Hamburgs Bildungssenator Ties Rabe (SPD) sagte der Deutschen Presse-Agentur nach dem Treffen im Kanzleramt: "Es war ein erfreulich konstruktives Gespräch über die Grenzen von Bund, Ländern und Parteien hinweg." Sein sächsischer Amtskollege Christian Piwarz (CDU) lobte, dass flächendeckende Schulschließungen wie im März künftig vermieden werden sollen: "Es herrschte Einigkeit darüber, dass Schule und Bildung auch in Zeiten der Corona-Pandemie Priorität genießen. Schulschließungen dürfen nur das allerletzte Mittel sein." Ähnlich äußerte sich SPD-Chefin Esken: "Es haben alle ein Interesse daran, dass es ein verlässliches Bildungsangebot in diesem Schuljahr gibt."
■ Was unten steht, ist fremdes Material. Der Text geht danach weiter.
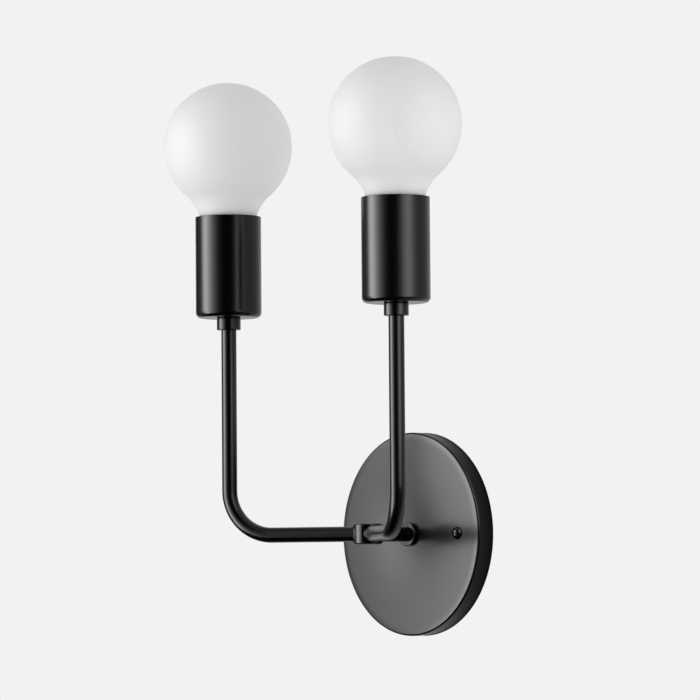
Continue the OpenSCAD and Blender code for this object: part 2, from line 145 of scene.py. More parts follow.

Kritik kam aus der Opposition im Bundestag. "Es hat viel zu lange gedauert, bis die Bundesregierung endlich erkennt, wie wichtig digitales Lernen ist", sagte die stellvertretende Vorsitzende der FDP-Bundestagsfraktion, Katja Suding. "Mit ihren losen Absichtserklärungen ohne konkreten Fahrplan wird die Modernisierung des Bildungssystem weiter ausbleiben."
Zu Spekulationen lädt der ausgewählte Teilnehmerkreis der informellen Runde ein. Die Einladung wurde bereits vor einigen Wochen verschickt. Drei ihrer Bildungsminister aus den Ländern hatte die SPD für das Treffen ausgewählt, drei die Unionsseite. Eine wichtige CDU-Kultuspolitikerin wie Baden-Württembergs Amtschefin Susanne Eisenmann war dabei gar nicht geladen. Bayerns Kultusminister Michael Piazolo wiederum, der als Freier Wähler aus der Runde heraussticht, kam als siebter Landesminister wohl erst ganz zum Schluss mit in den erlesenen Kreis.